__SET EXERCISE__
Reproduce the listing below in its entirety. Change nothing.

### SUPPLIED MATERIAL

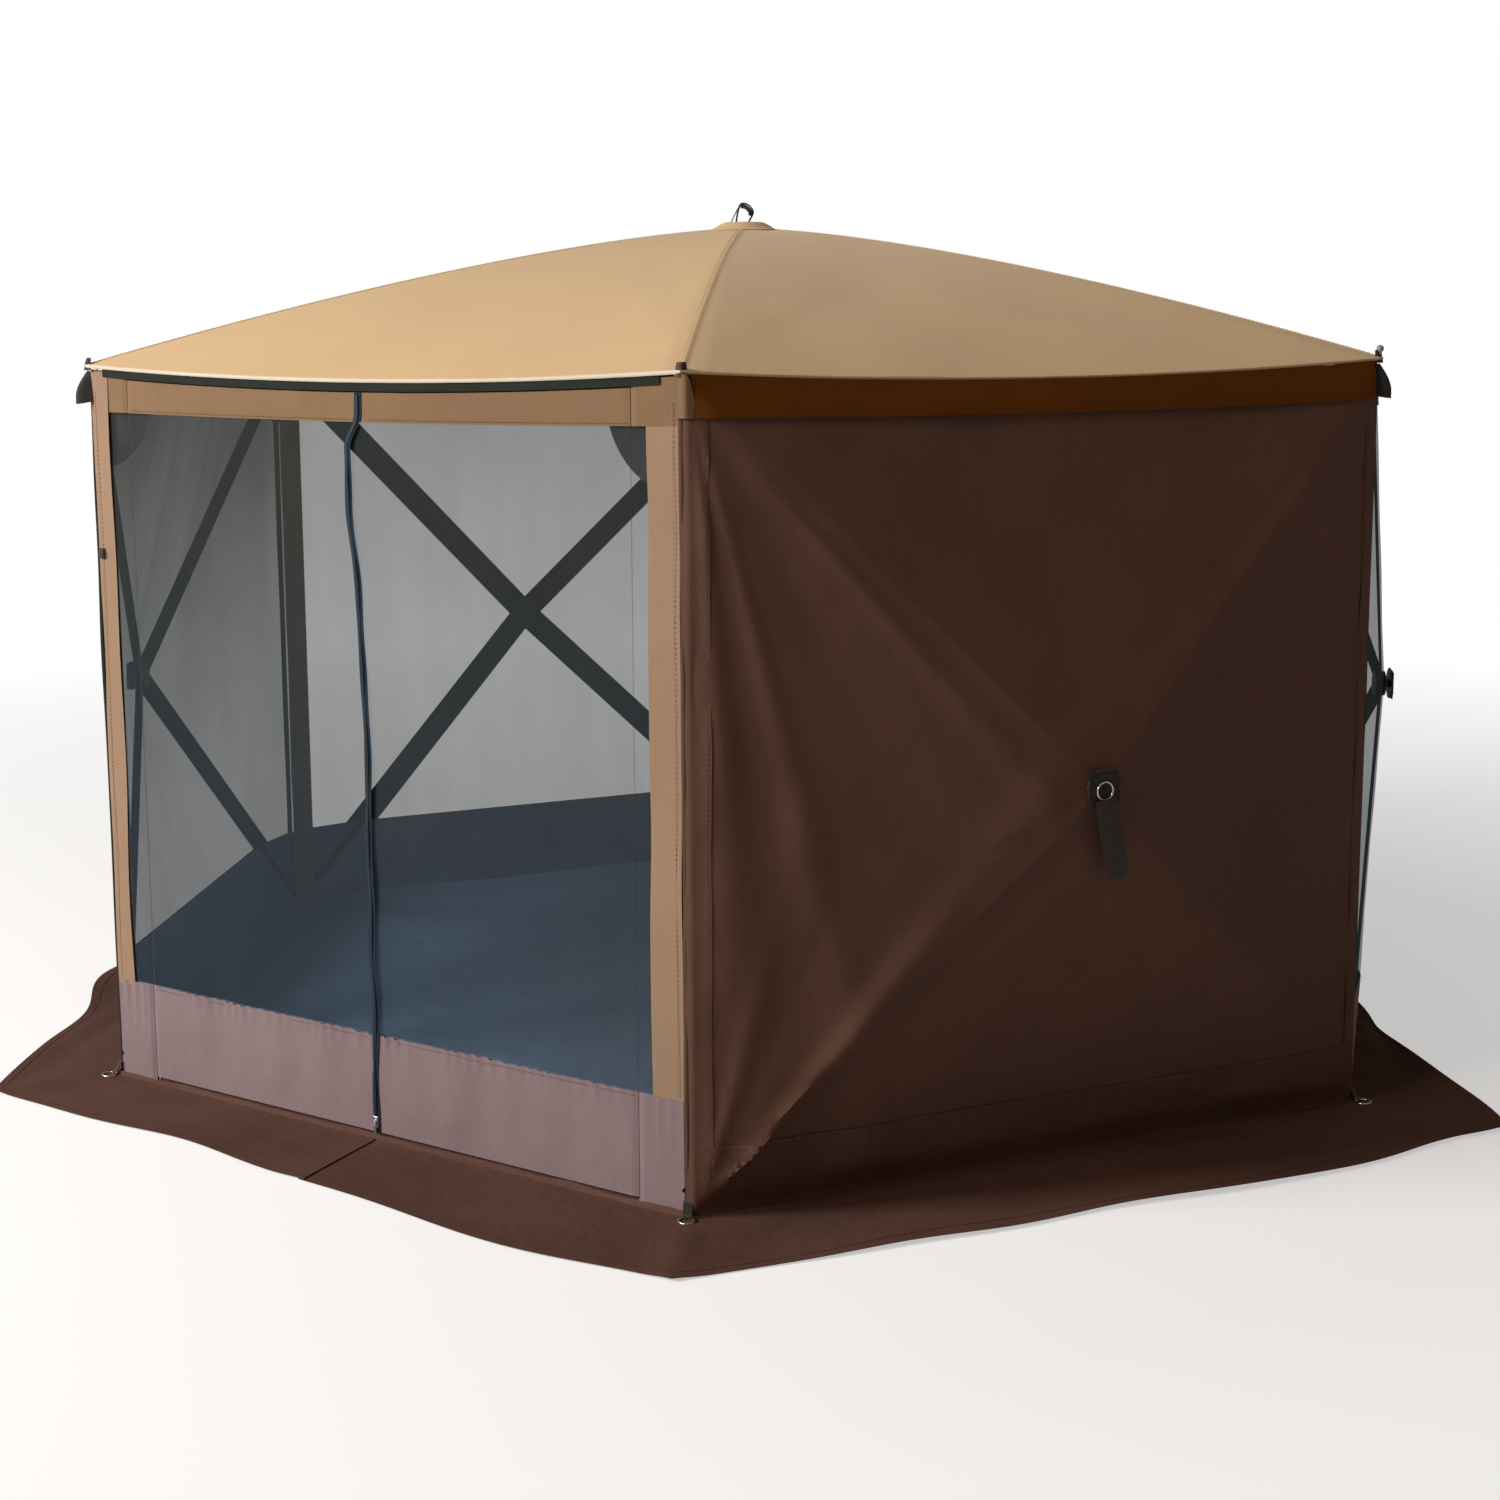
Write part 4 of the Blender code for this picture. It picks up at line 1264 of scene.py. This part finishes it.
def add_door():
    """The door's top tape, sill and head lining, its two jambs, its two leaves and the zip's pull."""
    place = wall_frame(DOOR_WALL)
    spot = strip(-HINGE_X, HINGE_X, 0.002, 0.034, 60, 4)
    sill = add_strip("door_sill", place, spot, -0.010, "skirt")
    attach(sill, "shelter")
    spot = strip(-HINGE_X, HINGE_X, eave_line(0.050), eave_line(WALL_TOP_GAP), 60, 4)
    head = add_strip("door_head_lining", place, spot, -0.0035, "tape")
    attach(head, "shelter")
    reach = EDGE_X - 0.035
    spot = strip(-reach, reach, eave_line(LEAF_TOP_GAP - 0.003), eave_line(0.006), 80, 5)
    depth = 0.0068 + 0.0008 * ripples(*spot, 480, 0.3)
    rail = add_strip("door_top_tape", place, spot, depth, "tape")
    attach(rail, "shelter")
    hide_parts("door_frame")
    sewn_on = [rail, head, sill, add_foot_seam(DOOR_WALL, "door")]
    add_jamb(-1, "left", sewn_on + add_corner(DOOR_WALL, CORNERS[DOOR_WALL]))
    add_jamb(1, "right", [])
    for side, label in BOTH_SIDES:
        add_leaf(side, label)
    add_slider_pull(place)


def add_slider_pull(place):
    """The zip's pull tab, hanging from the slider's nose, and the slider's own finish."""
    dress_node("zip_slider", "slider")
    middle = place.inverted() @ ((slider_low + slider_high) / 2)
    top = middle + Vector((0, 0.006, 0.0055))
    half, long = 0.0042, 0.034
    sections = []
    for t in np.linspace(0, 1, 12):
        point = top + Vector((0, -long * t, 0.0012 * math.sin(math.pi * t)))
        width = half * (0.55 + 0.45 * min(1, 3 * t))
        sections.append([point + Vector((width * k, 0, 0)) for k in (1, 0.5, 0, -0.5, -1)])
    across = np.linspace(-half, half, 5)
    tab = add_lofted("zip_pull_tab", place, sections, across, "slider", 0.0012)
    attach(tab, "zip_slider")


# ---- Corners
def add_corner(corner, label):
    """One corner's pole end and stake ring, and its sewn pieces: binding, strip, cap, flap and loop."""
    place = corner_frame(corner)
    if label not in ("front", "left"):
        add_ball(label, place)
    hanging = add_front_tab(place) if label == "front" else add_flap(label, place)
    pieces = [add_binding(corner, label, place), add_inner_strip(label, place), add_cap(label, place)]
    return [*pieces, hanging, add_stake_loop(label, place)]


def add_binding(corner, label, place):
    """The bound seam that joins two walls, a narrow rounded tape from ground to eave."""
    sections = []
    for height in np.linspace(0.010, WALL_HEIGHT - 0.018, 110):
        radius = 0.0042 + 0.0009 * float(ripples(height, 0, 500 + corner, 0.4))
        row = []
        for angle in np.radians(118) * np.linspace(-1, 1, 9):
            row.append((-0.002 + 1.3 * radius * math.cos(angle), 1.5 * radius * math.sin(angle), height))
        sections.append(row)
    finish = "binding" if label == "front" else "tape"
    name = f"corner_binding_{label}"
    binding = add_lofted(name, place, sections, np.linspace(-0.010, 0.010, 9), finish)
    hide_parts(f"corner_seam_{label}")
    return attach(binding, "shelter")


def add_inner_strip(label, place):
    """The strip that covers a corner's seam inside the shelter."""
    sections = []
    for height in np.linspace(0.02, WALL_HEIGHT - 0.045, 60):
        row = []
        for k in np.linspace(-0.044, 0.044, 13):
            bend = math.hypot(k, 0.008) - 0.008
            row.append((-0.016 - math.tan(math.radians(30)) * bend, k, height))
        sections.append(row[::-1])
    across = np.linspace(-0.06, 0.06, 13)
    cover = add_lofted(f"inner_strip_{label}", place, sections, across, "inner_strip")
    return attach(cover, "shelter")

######

__ANSWER IN FULL__
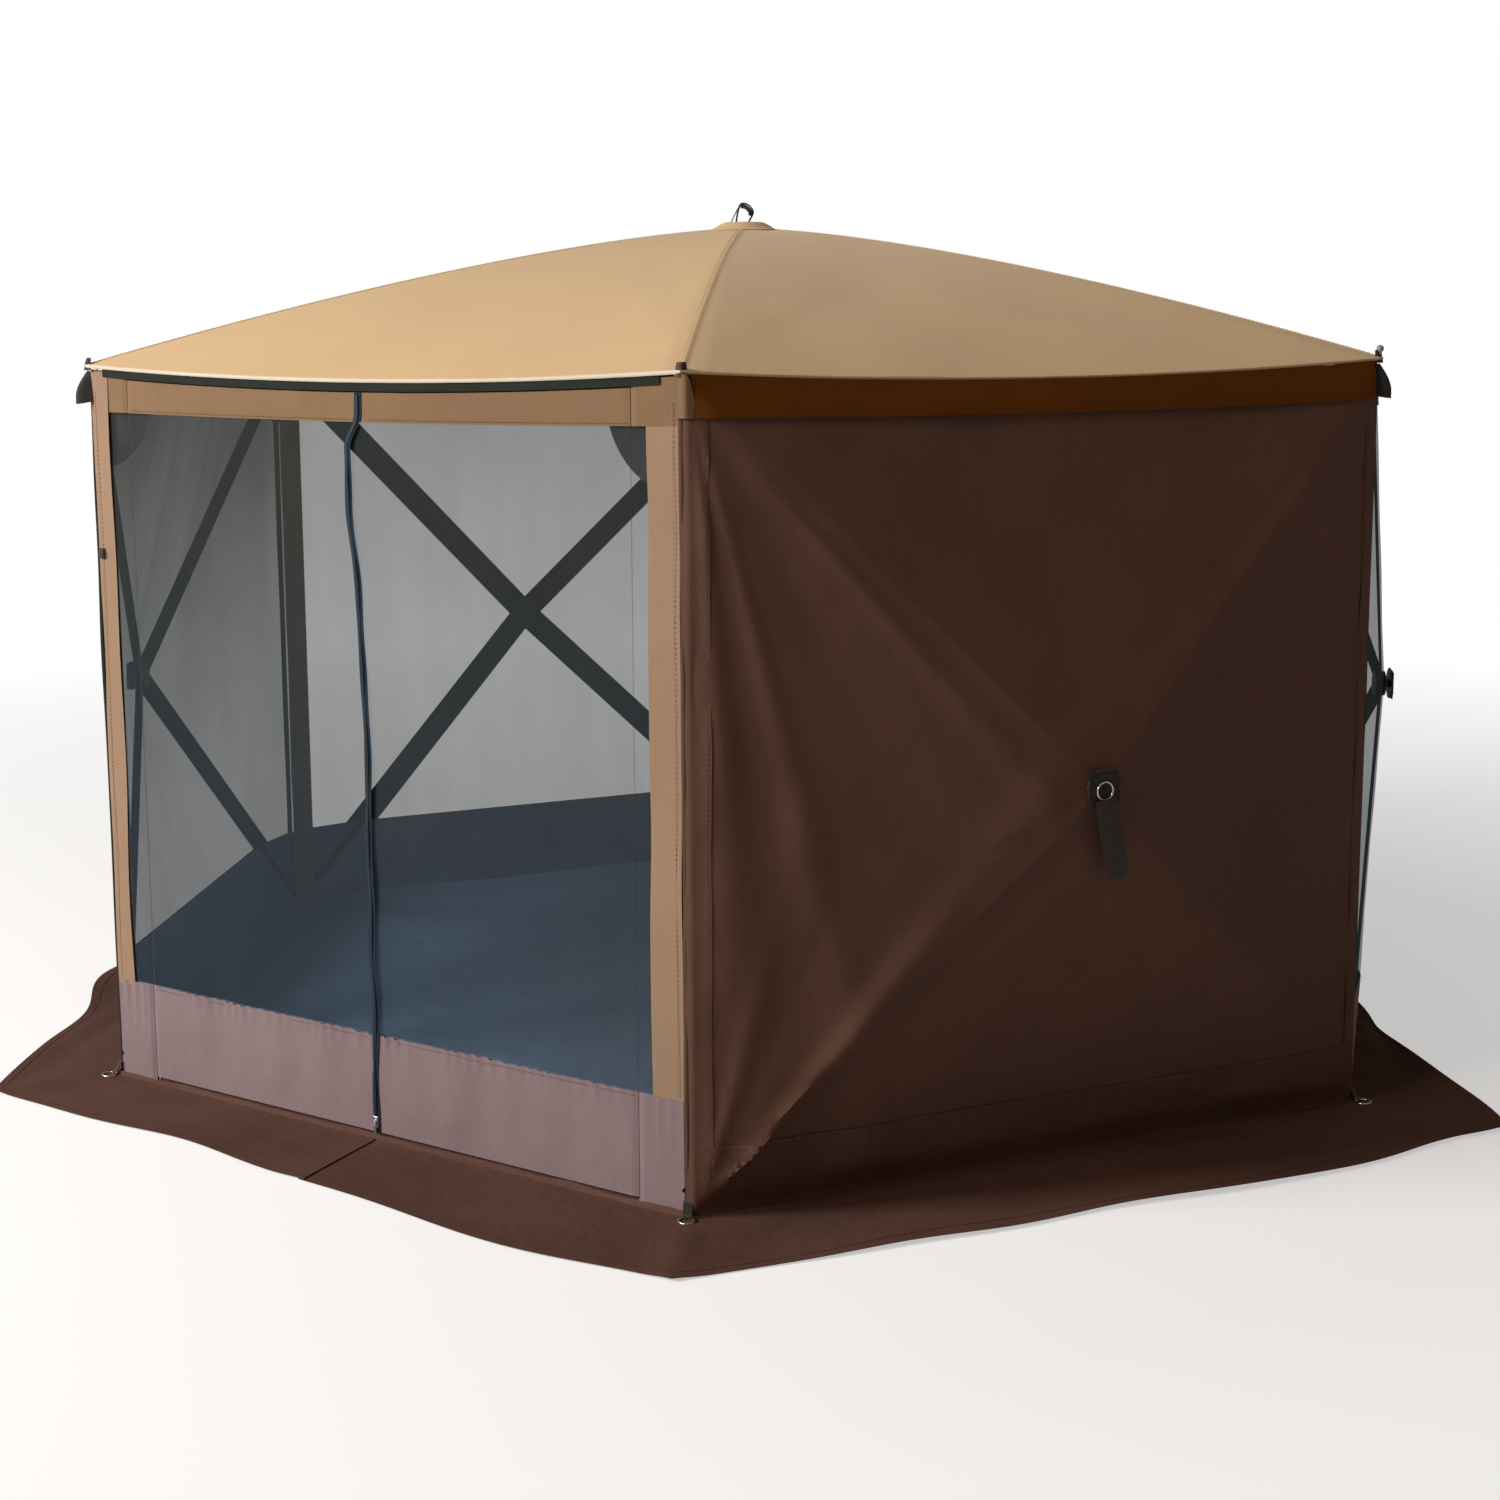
Write part 4 of the Blender code for this picture. It picks up at line 1264 of scene.py. This part finishes it.
def add_door():
    """The door's top tape, sill and head lining, its two jambs, its two leaves and the zip's pull."""
    place = wall_frame(DOOR_WALL)
    spot = strip(-HINGE_X, HINGE_X, 0.002, 0.034, 60, 4)
    sill = add_strip("door_sill", place, spot, -0.010, "skirt")
    attach(sill, "shelter")
    spot = strip(-HINGE_X, HINGE_X, eave_line(0.050), eave_line(WALL_TOP_GAP), 60, 4)
    head = add_strip("door_head_lining", place, spot, -0.0035, "tape")
    attach(head, "shelter")
    reach = EDGE_X - 0.035
    spot = strip(-reach, reach, eave_line(LEAF_TOP_GAP - 0.003), eave_line(0.006), 80, 5)
    depth = 0.0068 + 0.0008 * ripples(*spot, 480, 0.3)
    rail = add_strip("door_top_tape", place, spot, depth, "tape")
    attach(rail, "shelter")
    hide_parts("door_frame")
    sewn_on = [rail, head, sill, add_foot_seam(DOOR_WALL, "door")]
    add_jamb(-1, "left", sewn_on + add_corner(DOOR_WALL, CORNERS[DOOR_WALL]))
    add_jamb(1, "right", [])
    for side, label in BOTH_SIDES:
        add_leaf(side, label)
    add_slider_pull(place)


def add_slider_pull(place):
    """The zip's pull tab, hanging from the slider's nose, and the slider's own finish."""
    dress_node("zip_slider", "slider")
    middle = place.inverted() @ ((slider_low + slider_high) / 2)
    top = middle + Vector((0, 0.006, 0.0055))
    half, long = 0.0042, 0.034
    sections = []
    for t in np.linspace(0, 1, 12):
        point = top + Vector((0, -long * t, 0.0012 * math.sin(math.pi * t)))
        width = half * (0.55 + 0.45 * min(1, 3 * t))
        sections.append([point + Vector((width * k, 0, 0)) for k in (1, 0.5, 0, -0.5, -1)])
    across = np.linspace(-half, half, 5)
    tab = add_lofted("zip_pull_tab", place, sections, across, "slider", 0.0012)
    attach(tab, "zip_slider")


# ---- Corners
def add_corner(corner, label):
    """One corner's pole end and stake ring, and its sewn pieces: binding, strip, cap, flap and loop."""
    place = corner_frame(corner)
    if label not in ("front", "left"):
        add_ball(label, place)
    hanging = add_front_tab(place) if label == "front" else add_flap(label, place)
    pieces = [add_binding(corner, label, place), add_inner_strip(label, place), add_cap(label, place)]
    return [*pieces, hanging, add_stake_loop(label, place)]


def add_binding(corner, label, place):
    """The bound seam that joins two walls, a narrow rounded tape from ground to eave."""
    sections = []
    for height in np.linspace(0.010, WALL_HEIGHT - 0.018, 110):
        radius = 0.0042 + 0.0009 * float(ripples(height, 0, 500 + corner, 0.4))
        row = []
        for angle in np.radians(118) * np.linspace(-1, 1, 9):
            row.append((-0.002 + 1.3 * radius * math.cos(angle), 1.5 * radius * math.sin(angle), height))
        sections.append(row)
    finish = "binding" if label == "front" else "tape"
    name = f"corner_binding_{label}"
    binding = add_lofted(name, place, sections, np.linspace(-0.010, 0.010, 9), finish)
    hide_parts(f"corner_seam_{label}")
    return attach(binding, "shelter")


def add_inner_strip(label, place):
    """The strip that covers a corner's seam inside the shelter."""
    sections = []
    for height in np.linspace(0.02, WALL_HEIGHT - 0.045, 60):
        row = []
        for k in np.linspace(-0.044, 0.044, 13):
            bend = math.hypot(k, 0.008) - 0.008
            row.append((-0.016 - math.tan(math.radians(30)) * bend, k, height))
        sections.append(row[::-1])
    across = np.linspace(-0.06, 0.06, 13)
    cover = add_lofted(f"inner_strip_{label}", place, sections, across, "inner_strip")
    return attach(cover, "shelter")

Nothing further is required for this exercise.